The regulation at 8 C.F.R. ยง 204.5(g)(2) states, in pertinent part: 
Ability of prospective employer to pay wage. Any petition filed by or for an employment- 
based immigrant which requires an offer of employment must be accompanied by evidence 
that the prospective United States employer has the ability to pay the proffered wage. The 
petitioner must demonstrate this ability at the time the priority date is established and 
continuing until the beneficiary obtains lawful permanent residence. Evidence of this ability 
shall be in the form of copies of annual reports, federal tax returns, or audited financial 
statements. 
The petitioner must demonstrate the continuing ability to pay the proffered wage beginning on the priority 
date, the day the Form ETA 750 was accepted for processing by any office within the employment system of 
the Department of Labor. See 8 C.F.R. 204.5(d).
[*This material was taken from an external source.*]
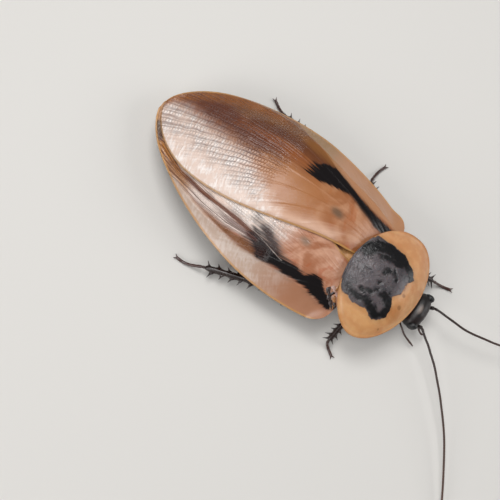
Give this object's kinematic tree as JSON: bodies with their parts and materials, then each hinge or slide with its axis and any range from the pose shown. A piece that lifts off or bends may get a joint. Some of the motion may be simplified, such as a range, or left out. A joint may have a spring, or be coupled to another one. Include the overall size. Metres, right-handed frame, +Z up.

Here, the Form ETA 750 was accepted for processing on 
February 21, 1997. The proffered wage as stated on the Form ETA 750 is $28.50 per hour, which equals 
$59,280 per year. 
The first petition in this matter was submitted on November 8, 1999. On that petition, the petitioner stated 
that it was established on June 22, 1989. In the space on the petition reserved for the petitioner to report the 
number of workers it employs the petitioner entered "Family owned & operated business one employee." On 
the Form ETA 750, Part B, signed by the beneficiary, the beneficiary did not claim to have worked for the 
petitioner. The beneficiary stated that, from September 1995 until February 10, 1997, the date on which he 
signed that form, he had worked for Prowse Memorials in Flushing, New York. Both the petition and the 
Form ETA 750 indicate that the petitioner will employ the beneficiary in Lindenhurst, New York. 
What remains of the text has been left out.